Tell your friend that you’d like to take your application and see if any other gyms would be interested in it. Ask if he’d be willing to provide you with some free word of mouth and maybe some free gym time in exchange for your effort and that essentially he can use your software for free as long as he wants. Use him as a consultant. Ask him such questions: what would he have paid for this if he just bought it off a shelf? $500? $5000? How can he use this to save himself time and money, etc. Then set a price for your product and shop it around to other gyms. You could make a nice bit of money or launch your own entreprenurial career this way.

But you might also need to do some legal footwork to make sure that you own this now.

Oh, and I am also an IT professional. Well, sometimes I act professionally but I do get paid.
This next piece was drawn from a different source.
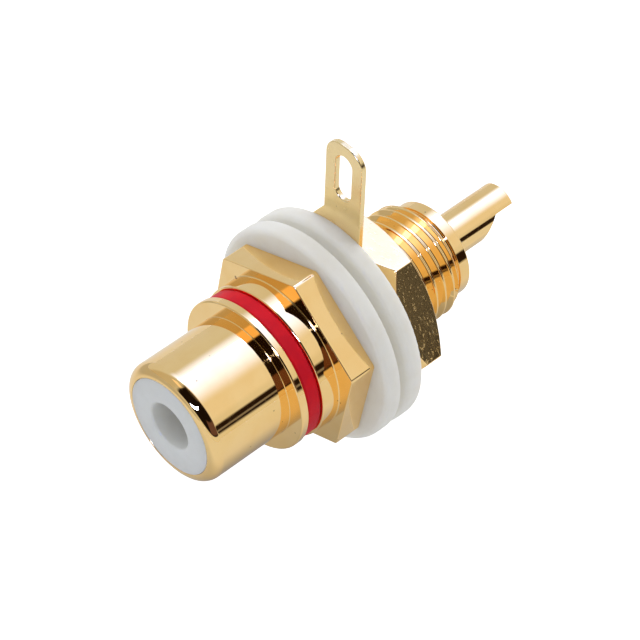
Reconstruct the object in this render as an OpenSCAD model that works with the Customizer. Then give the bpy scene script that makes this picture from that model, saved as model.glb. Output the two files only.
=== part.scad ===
// Panel-mounted phono socket, drawn in the frame of the panel that it is fixed in:
// the origin lies on the axis, in the plane of the panel's front face. The plug comes
// from -Y, the solder end points to +Y and the earth tag stands up along +Z.

/* [Plug barrel] */
// Diameter of the barrel that the plug's outer ring grips
barrel_d = 8.3; // [8:0.1:8.6]
// Length of the barrel in front of the flange
barrel_len = 6.07; // [5:0.01:9]
// Rounding of the barrel's front lip
lip_round = 0.61; // [0.3:0.01:0.65]

/* [Flange and colour ring] */
// Diameter of the land in front of the colour ring
flange_d = 10.5; // [10.2:0.1:12]
// Thickness of that land
flange_t = 0.57; // [0.3:0.01:1]
// Rounding of that land's front edge
land_front = 0.12; // [0.05:0.01:0.4]
// Rounding of the edges that face the colour ring
land_round = 0.1; // [0.02:0.01:0.14]
// Width of the colour ring
ring_w = 1.13; // [0.9:0.01:2]
// Depth, below that land, of the groove that the colour ring is stretched into
groove_depth = 0.7; // [0.4:0.05:1]
// Height of the ring's crown above the land in front of it, below 0 where it lies sunk
ring_proud = -0.1; // [-0.15:0.01:0.2]
// Radius of the crowned edges of the ring
ring_round = 0.2; // [0.1:0.01:0.35]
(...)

ice1000, the brother of a friend of mine made an entire career out of one specialized software application that he wrote (it was used for autobody shops to perform estimates, IIRC). Point being that the product that you created may be more valuable than the work. Here’s the tricky part: when you create something for someone else it can be cloudy on who owns it. If you really need a quick few bucks you can get your friend to pay you and your done. But you might also consider this tact:

Tell your friend that you’d like to take your application and see if any other gyms would be interested in it. Ask if he’d be willing to provide you with some free word of mouth and maybe some free gym time in exchange for your effort and that essentially he can use your software for free as long as he wants. Use him as a consultant. Ask him such questions: what would he have paid for this if he just bought it off a shelf? $500? $5000? How can he use this to save himself time and money, etc. Then set a price for your product and shop it around to other gyms. You could make a nice bit of money or launch your own entreprenurial career this way.

But you might also need to do some legal footwork to make sure that you own this now.

Oh, and I am also an IT professional. Well, sometimes I act professionally but I do get paid.

This is really better suited to IMHO, so I’ll shoot it over there.